Goal
Write out the material below again, unchanged.

Data extract
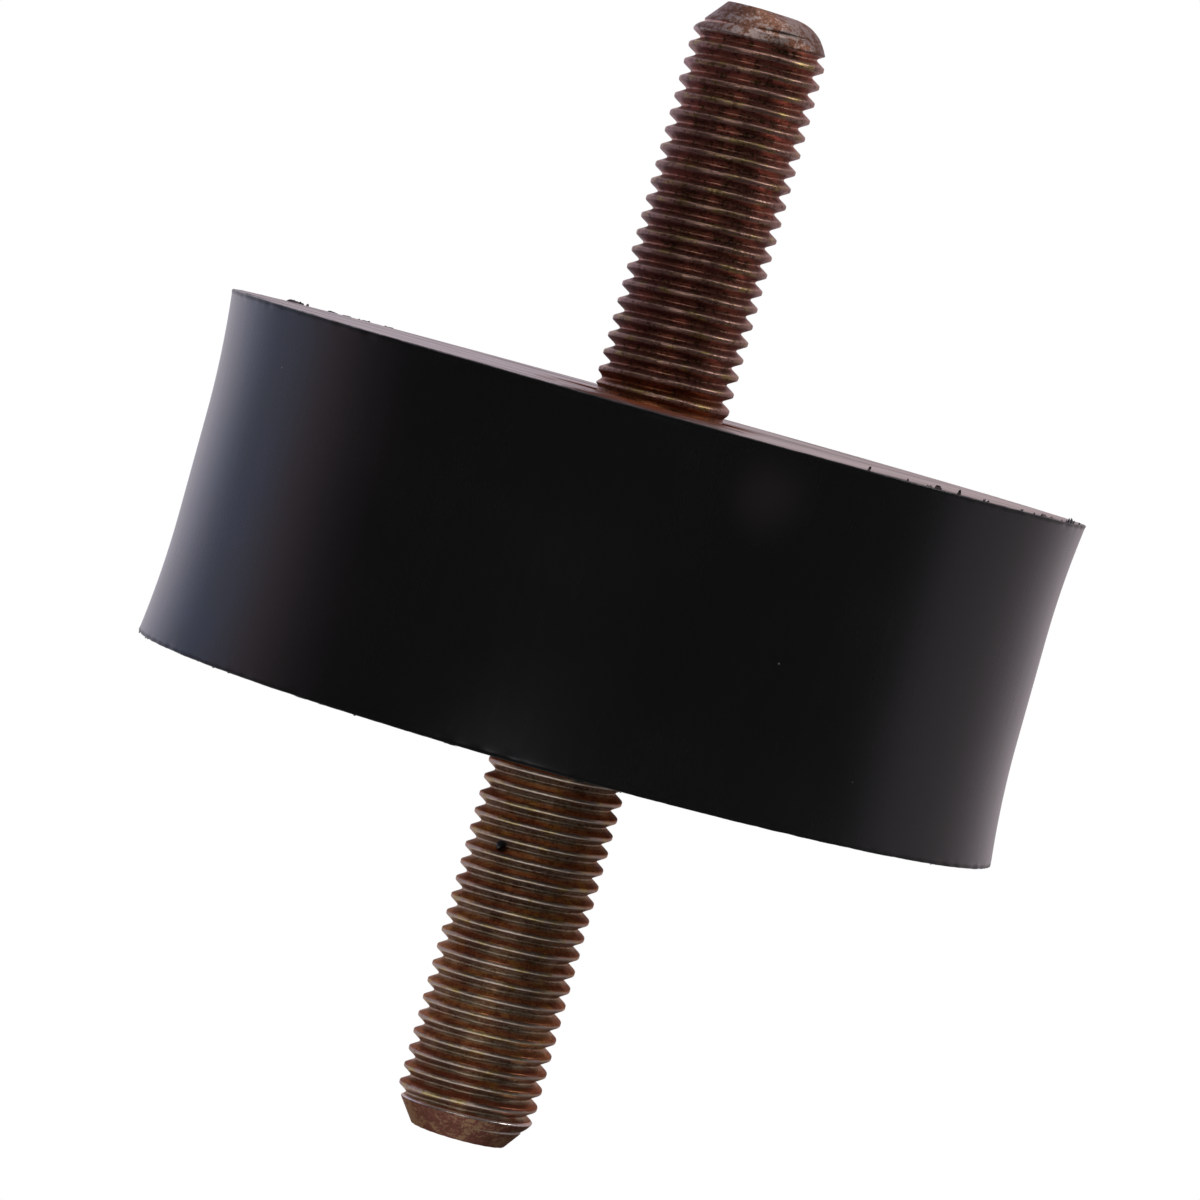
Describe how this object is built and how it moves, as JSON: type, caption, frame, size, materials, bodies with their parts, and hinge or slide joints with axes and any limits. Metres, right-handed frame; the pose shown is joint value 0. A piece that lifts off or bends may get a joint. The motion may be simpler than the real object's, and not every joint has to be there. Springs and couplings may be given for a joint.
{
  "type": "bobbin vibration mount",
  "caption": "Waisted rubber buffer bonded between two round steel plates, with a threaded stud standing out of each end.",
  "frame": {"origin": "centre of the lower mounting face, on the studs' axis", "axes": "+Z along the studs' axis from the lower mounting face to the upper one; +X and +Y are any two directions across it"},
  "size_m": [0.1, 0.1, 0.1318],
  "materials": {
    "rubber": "satin moulded black rubber",
    "plate_steel": "dull grey steel, bare",
    "rusted_stud": "reddish brown tarnish, crests worn pale",
    "passivated_stud": "old yellow passivation, crests worn bright"
  },
  "bodies": {
    "root": {"rubber_body": "rubber", "upper_plate": "plate_steel", "lower_plate": "plate_steel", "upper_stud": "rusted_stud", "lower_stud": "passivated_stud"}
  },
  "joints": []
}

Output
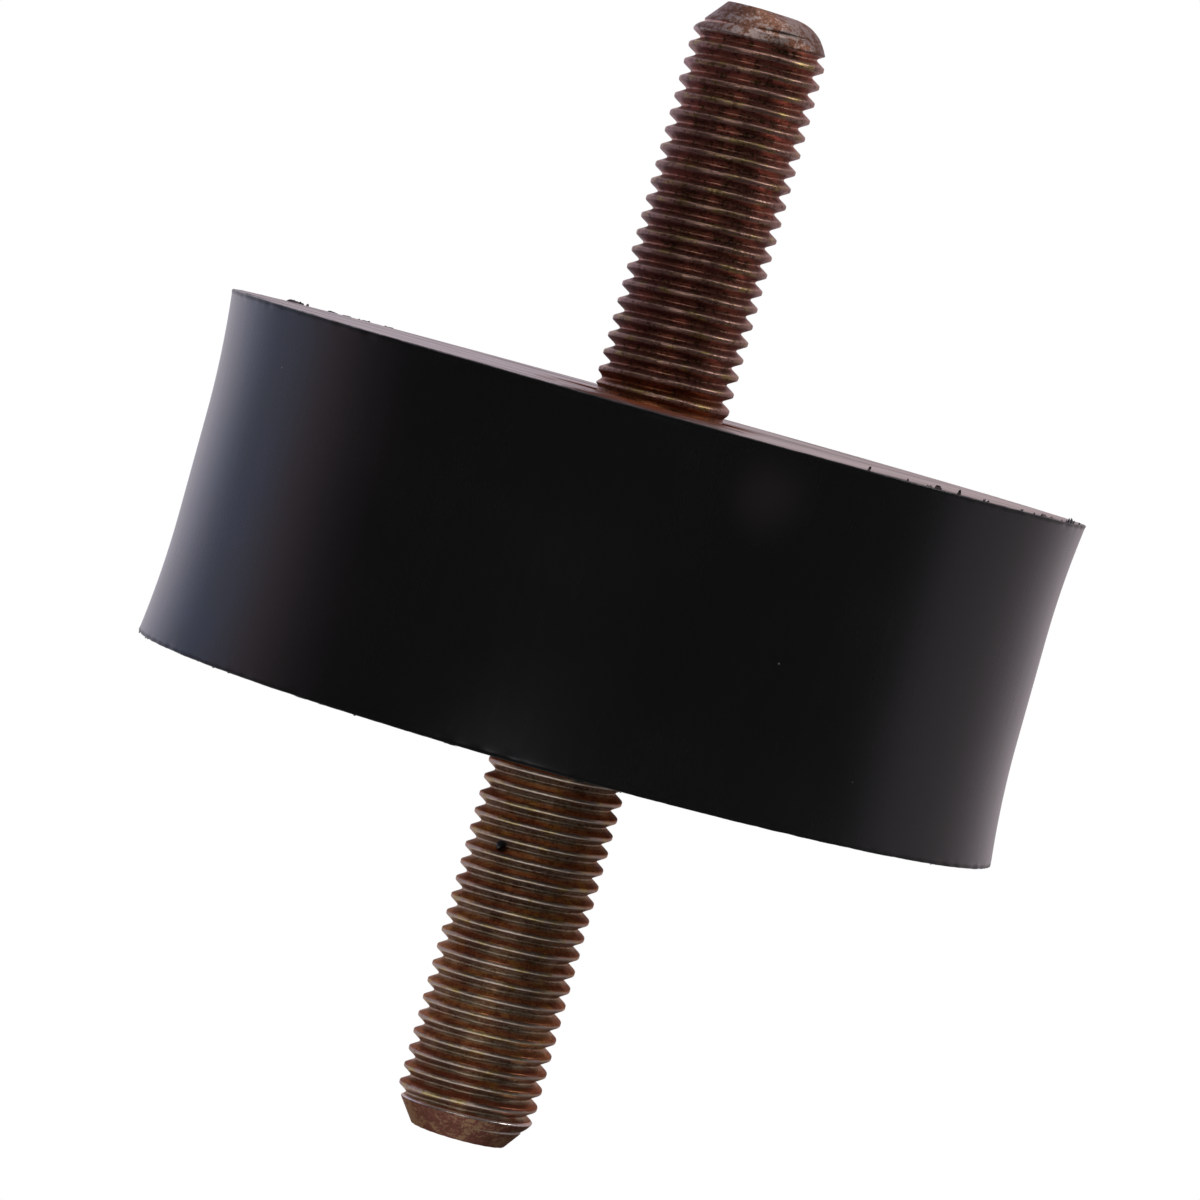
Describe how this object is built and how it moves, as JSON: type, caption, frame, size, materials, bodies with their parts, and hinge or slide joints with axes and any limits. Metres, right-handed frame; the pose shown is joint value 0. A piece that lifts off or bends may get a joint. The motion may be simpler than the real object's, and not every joint has to be there. Springs and couplings may be given for a joint.
{
  "type": "bobbin vibration mount",
  "caption": "Waisted rubber buffer bonded between two round steel plates, with a threaded stud standing out of each end.",
  "frame": {"origin": "centre of the lower mounting face, on the studs' axis", "axes": "+Z along the studs' axis from the lower mounting face to the upper one; +X and +Y are any two directions across it"},
  "size_m": [0.1, 0.1, 0.1318],
  "materials": {
    "rubber": "satin moulded black rubber",
    "plate_steel": "dull grey steel, bare",
    "rusted_stud": "reddish brown tarnish, crests worn pale",
    "passivated_stud": "old yellow passivation, crests worn bright"
  },
  "bodies": {
    "root": {"rubber_body": "rubber", "upper_plate": "plate_steel", "lower_plate": "plate_steel", "upper_stud": "rusted_stud", "lower_stud": "passivated_stud"}
  },
  "joints": []
}